▶ _YOUR OBJECTIVE_
Beginning with the first line of the data below, reproduce every line unchanged, ending with the line that holds "half_width = frieze_width / 2".

▶ _EXTRACTED INFORMATION_
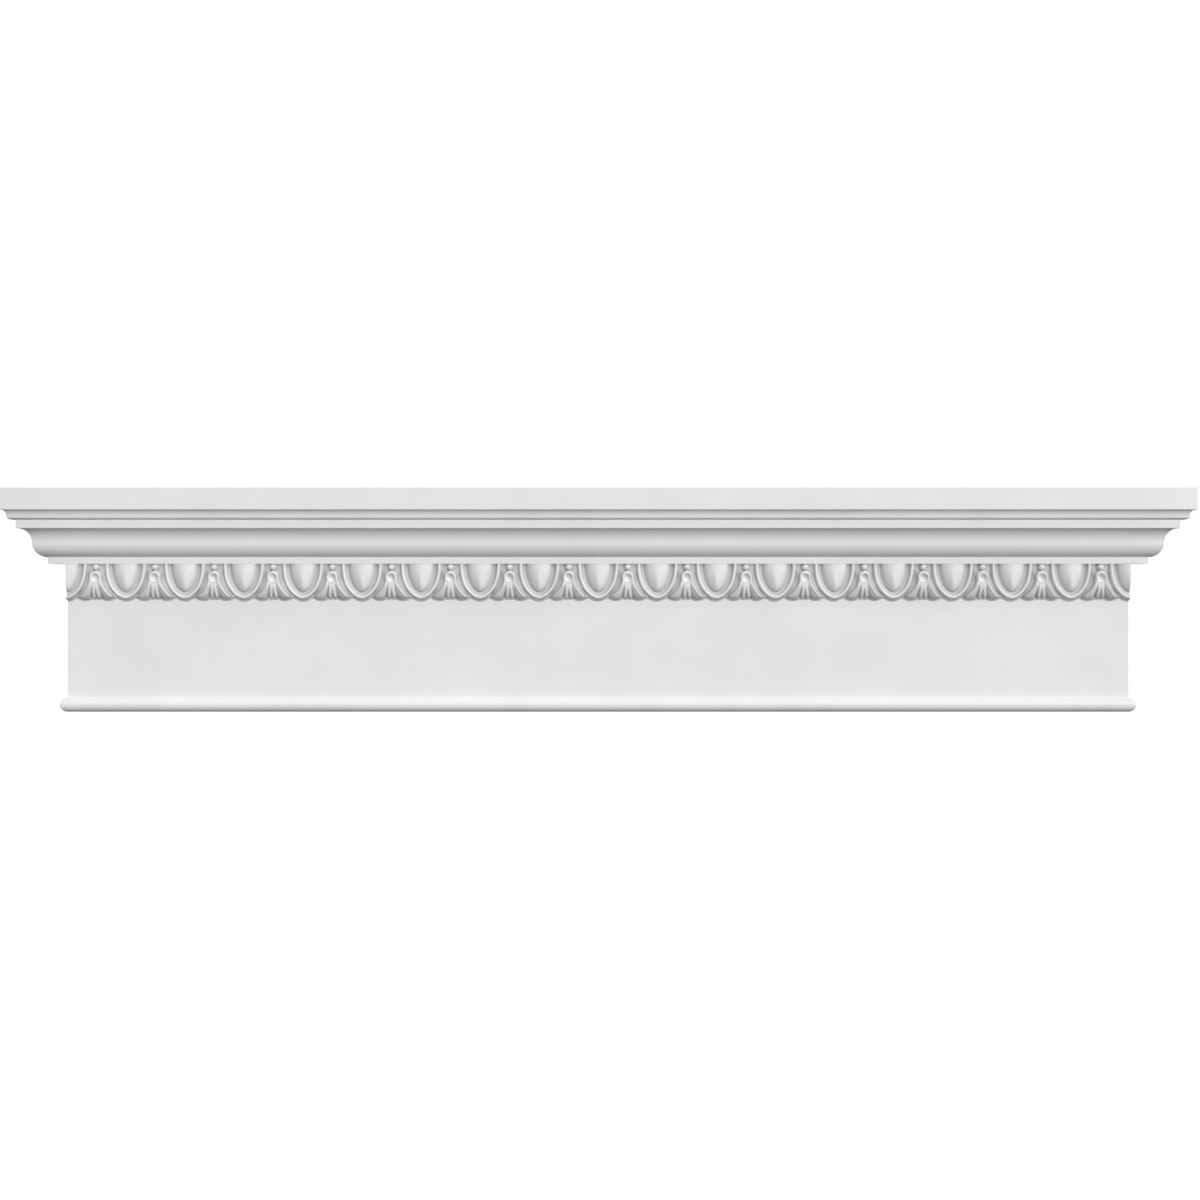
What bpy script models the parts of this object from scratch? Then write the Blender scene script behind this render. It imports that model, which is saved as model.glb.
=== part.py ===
# A crosshead moulding: the cast entablature that is fixed over a door opening.
# Its back lies on the plane Y = 0, its face looks along -Y, and Z = 0 is half of its height.
# It is one casting, so it is one solid: the run of mouldings, with the carving joined on.

import bpy
import bmesh
from math import cos, pi, radians, sin, sqrt

MM = 0.001

# Driving dimensions
frieze_width = 1092.0 * MM      # a 36 inch door and its two 3 1/2 inch casings
frieze_thickness = 25.4 * MM
height = 228.6 * MM
band_top = 152.3 * MM           # heights in the profile are measured up from the underside
band_bottom = 112.7 * MM
ground_foot = 3.0 * MM          # how high above the band's foot its ground starts to round off
ground_knee = 0.8 * MM          # a point on that rounding, with its share of the ground's depth
ground_knee_share = 0.6
bead_radius = 7.0 * MM
eggs_across = 18                # pitches of the egg and dart in the width of the frieze

pitch = frieze_width / eggs_across
half_width = frieze_width / 2

# Members of the cornice from the top down, each from (reach, height) to (reach, height). Reach is
# how far a member stands out from the frieze, to the front and to both sides.
fascia = ((59.2 * MM, height), (59.2 * MM, 206.3 * MM))
small_cove = ((57.3 * MM, 206.3 * MM), (52.3 * MM, 198.5 * MM))
small_round = ((52.3 * MM, 198.5 * MM), (44.6 * MM, 196.25 * MM))
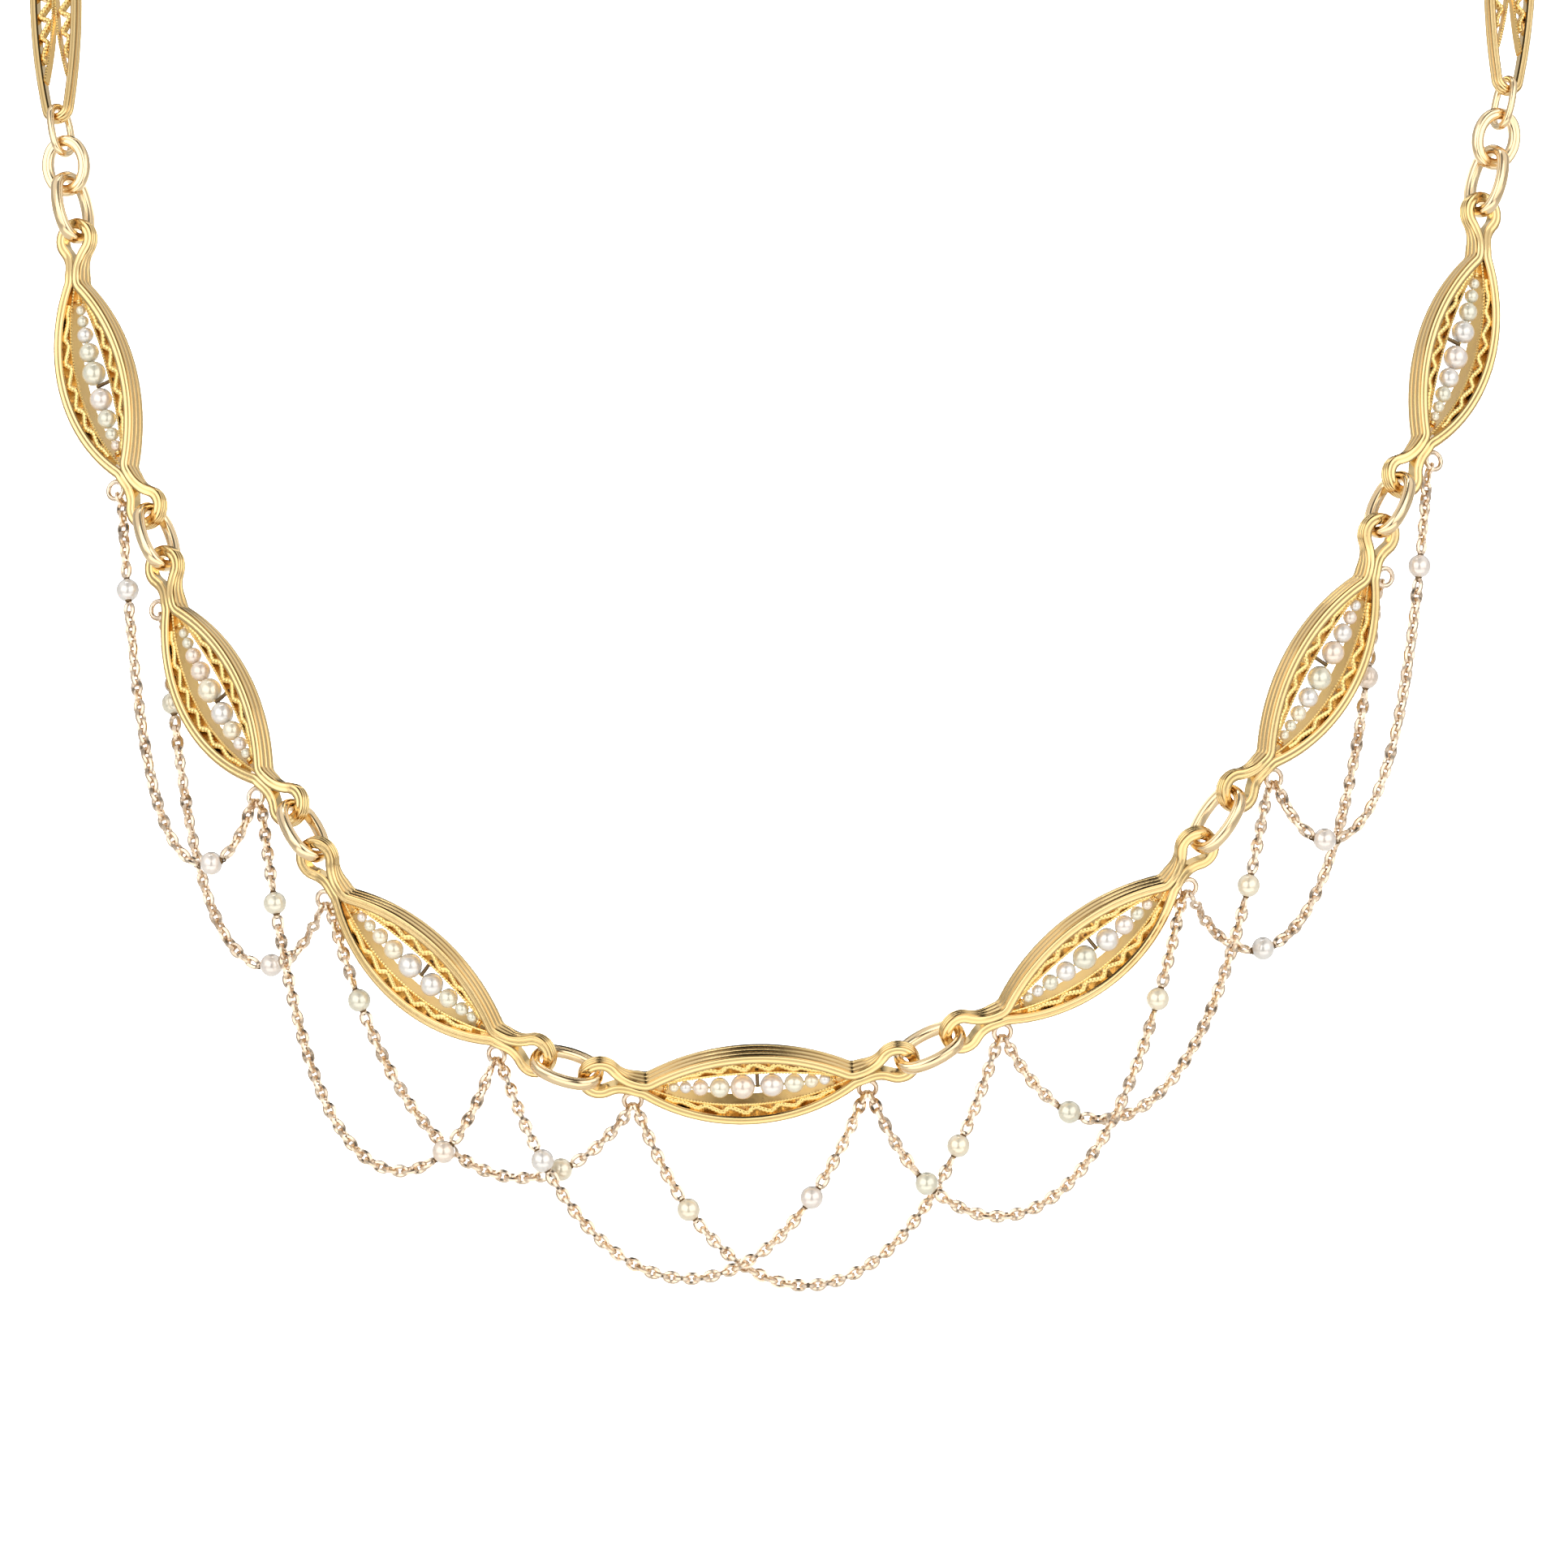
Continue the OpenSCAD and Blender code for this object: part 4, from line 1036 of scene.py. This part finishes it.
def add_light(name, at, aim, width, height, power):
    """Soft light of width by height in metres at a place, aimed at a point; returns it."""
    lamp = bpy.data.lights.new(name, "AREA")
    lamp.shape = "RECTANGLE"
    lamp.size = width
    lamp.size_y = height
    lamp.energy = power
    holder = bpy.data.objects.new(name, lamp)
    holder.location = at
    holder.rotation_euler = (Vector(aim) - Vector(at)).to_track_quat("-Z", "Y").to_euler()
    holder.visible_camera = False
    bpy.context.scene.collection.objects.link(holder)
    return lamp


NECKLACE_MIDDLE = (0.0, -0.06, -0.06)
add_light("left_box", (-0.525, -0.563, 0.36), NECKLACE_MIDDLE, 1.04, 0.9, 3.0)
add_light("right_box", (0.525, -0.563, 0.36), NECKLACE_MIDDLE, 1.04, 0.9, 2.8)
add_light("low_card", (0.0, -0.62, -0.36), NECKLACE_MIDDLE, 1.5, 0.5, 2.2)
add_light("top_box", (-0.1, 0.3, 0.75), NECKLACE_MIDDLE, 0.5, 0.12, 0.6)
# A pool of light on the floor behind the necklace, where the camera looks
pool = (0.0, 0.9, floor.location.z)
pool_light = add_light("pool_light", (0.0, 0.9, floor.location.z + 0.55), pool, 0.9, 0.9, 10.0)
pool_light.spread = math.radians(110)

# The photo's scale, its side in pixels, and the pixel where right and up are 0 in its view
PIXELS_PER_MM, PHOTO_SIDE = 16.0, 1932.0
CENTRE_PX = np.array([960.0, 1328.0])
CAMERA_AWAY, SENSOR = 2.4, 36.0
centre_mm = np.array([PHOTO_SIDE / 2 - CENTRE_PX[0], CENTRE_PX[1] - PHOTO_SIDE / 2]) / PIXELS_PER_MM
target = (np.array([centre_mm[0], centre_mm[1], 0.0]) - nape) @ TO_ROW.T * 0.001
view_dir = np.array([0.0, 0.0, 1.0]) @ TO_ROW.T
camera_data = bpy.data.cameras.new("camera")
camera_data.sensor_width = SENSOR
camera_data.lens = SENSOR * CAMERA_AWAY / (PHOTO_SIDE / PIXELS_PER_MM * 0.001)
camera_data.clip_end = 50
camera = bpy.data.objects.new("camera", camera_data)
camera.location = target + view_dir * CAMERA_AWAY
camera.rotation_euler = Vector(-view_dir).to_track_quat("-Z", "Y").to_euler()
bpy.context.scene.collection.objects.link(camera)
bpy.context.scene.camera = camera
bpy.context.scene.view_settings.view_transform = "Standard"
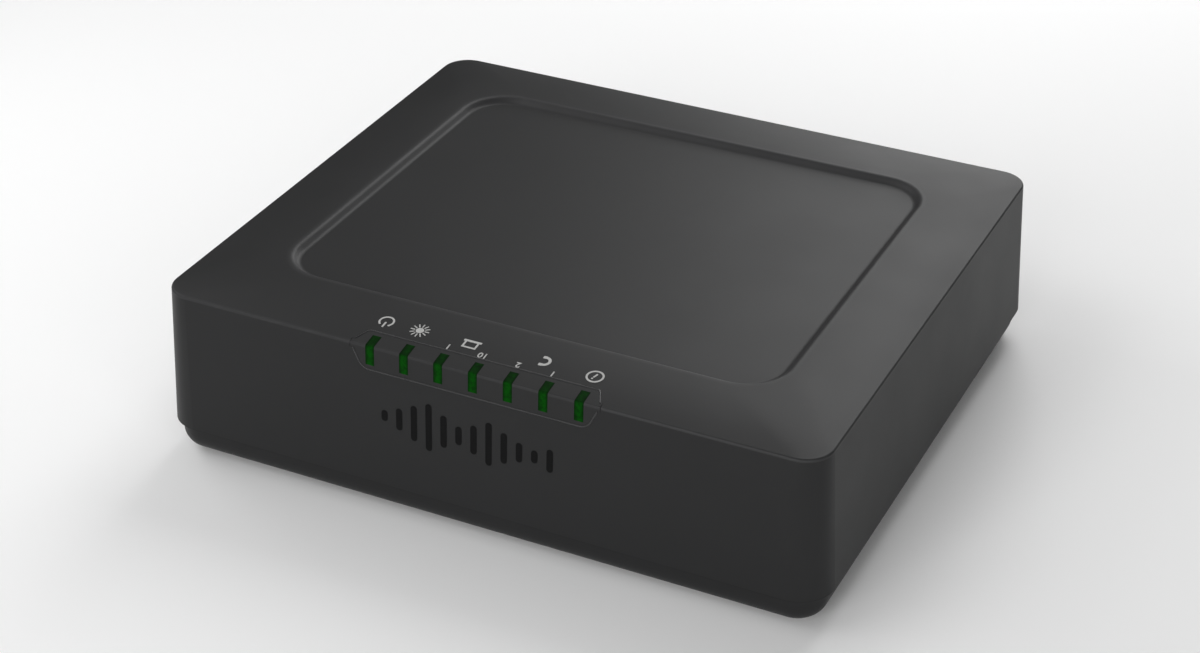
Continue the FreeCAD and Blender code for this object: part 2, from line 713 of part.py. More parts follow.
def is_inside(shape, name):
    """True for a top edge that belongs to the recess and not to the crown."""
    bounds = shape.getElement(name).BoundBox
    limit = (DRAFT_INSET + (D.crown_run + D.recess_margin) / 2).value
    middle = bounds.Center
    return abs(middle.x) < RIGHT.value - limit and abs(middle.y) < REAR.value - limit


def strip_block(name, gap):
    """Six-sided strip folded over the top front edge, thick enough to stand proud."""
    body = DOC.addObject("PartDesign::Body", name)
    outer = LIGHT_ROW / 2
    tip = outer + D.bezel_tip_end - gap
    top = sketch(body, name + "_top", "XY_Plane", EDGE - D.bezel_thickness)
    back = TOP_FRONT + D.bezel_back - gap
    half = outer + D.bezel_back_end - gap
    polygon(top, [
        (-tip, FRONT - BEYOND), (tip, FRONT - BEYOND), (tip, TOP_FRONT),
        (half, back), (-half, back), (-tip, TOP_FRONT),
    ])
    lid = pad(body, name + "_top_pad", top, D.bezel_thickness + D.crown_rise + BEYOND)
    corners = edges_at(lid.Shape, [{"X": side * half.value, "Y": back.value} for side in (1, -1)])
    round_edges(body, name + "_top_corners", lid, corners, D.bezel_back_round - gap)
    front = sketch(body, name + "_front", "XZ_Plane", -(TOP_FRONT + D.bezel_thickness))
    low = EDGE - D.bezel_drop + gap
    half = outer + D.bezel_drop_end - gap
    polygon(front, [
        (-half, low), (half, low), (tip, EDGE),
        (tip, EDGE + BEYOND), (-tip, EDGE + BEYOND), (-tip, EDGE),
    ])
    apron = pad(body, name + "_front_pad", front, DRAFT_INSET + D.bezel_thickness + BEYOND)
    corners = edges_at(apron.Shape, [{"X": side * half.value, "Z": low.value} for side in (1, -1)])
    round_edges(body, name + "_front_corners", apron, corners, D.bezel_drop_round - gap)
    return body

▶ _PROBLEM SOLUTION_
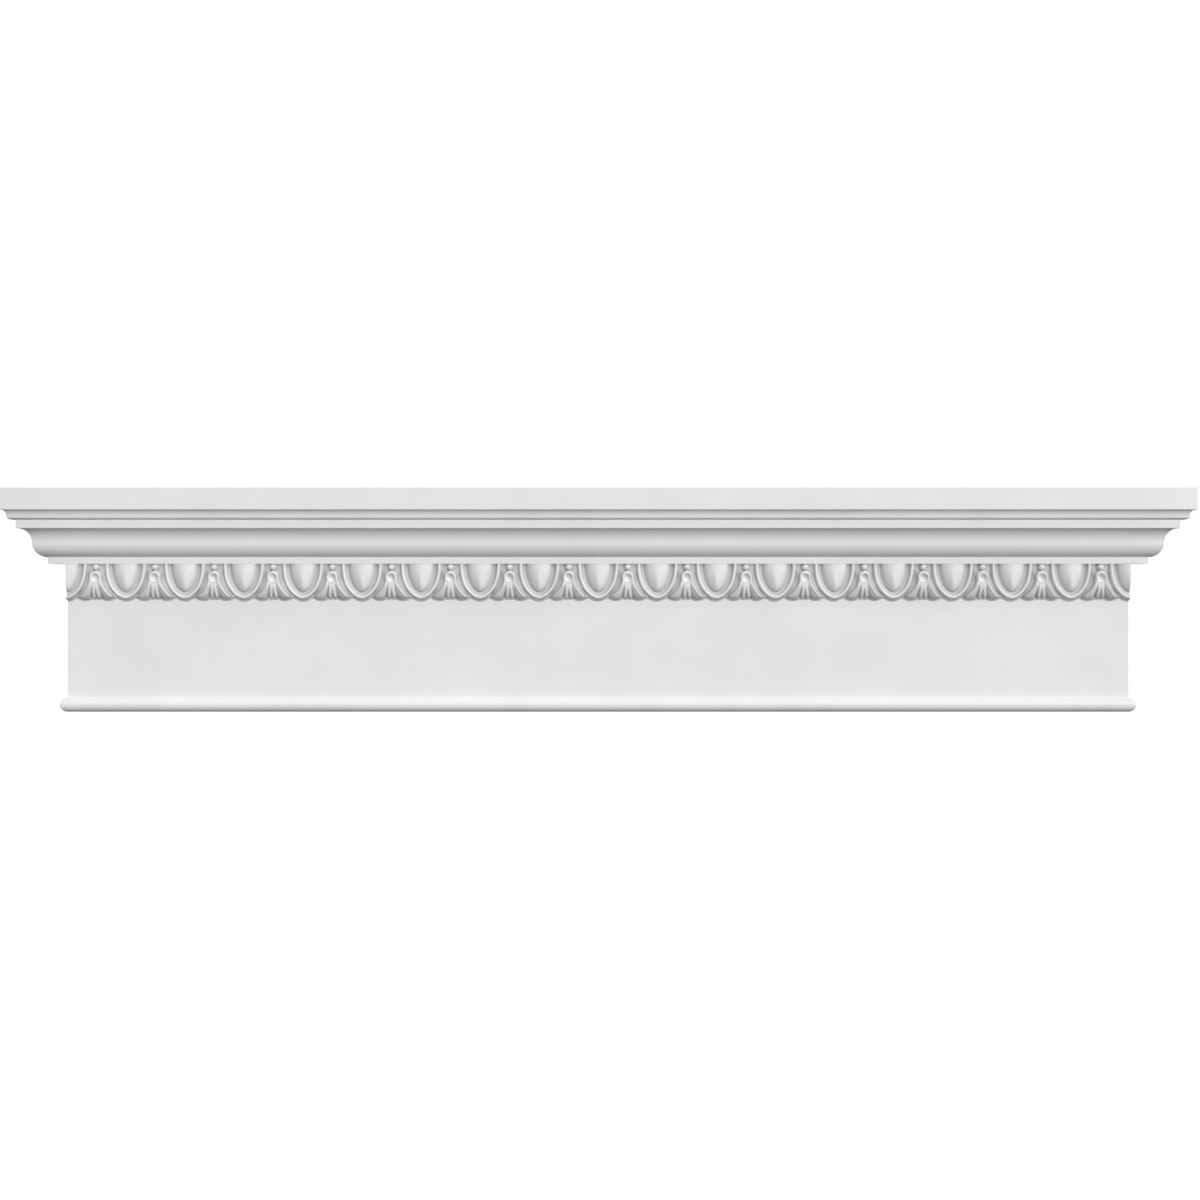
What bpy script models the parts of this object from scratch? Then write the Blender scene script behind this render. It imports that model, which is saved as model.glb.
=== part.py ===
# A crosshead moulding: the cast entablature that is fixed over a door opening.
# Its back lies on the plane Y = 0, its face looks along -Y, and Z = 0 is half of its height.
# It is one casting, so it is one solid: the run of mouldings, with the carving joined on.

import bpy
import bmesh
from math import cos, pi, radians, sin, sqrt

MM = 0.001

# Driving dimensions
frieze_width = 1092.0 * MM      # a 36 inch door and its two 3 1/2 inch casings
frieze_thickness = 25.4 * MM
height = 228.6 * MM
band_top = 152.3 * MM           # heights in the profile are measured up from the underside
band_bottom = 112.7 * MM
ground_foot = 3.0 * MM          # how high above the band's foot its ground starts to round off
ground_knee = 0.8 * MM          # a point on that rounding, with its share of the ground's depth
ground_knee_share = 0.6
bead_radius = 7.0 * MM
eggs_across = 18                # pitches of the egg and dart in the width of the frieze

pitch = frieze_width / eggs_across
half_width = frieze_width / 2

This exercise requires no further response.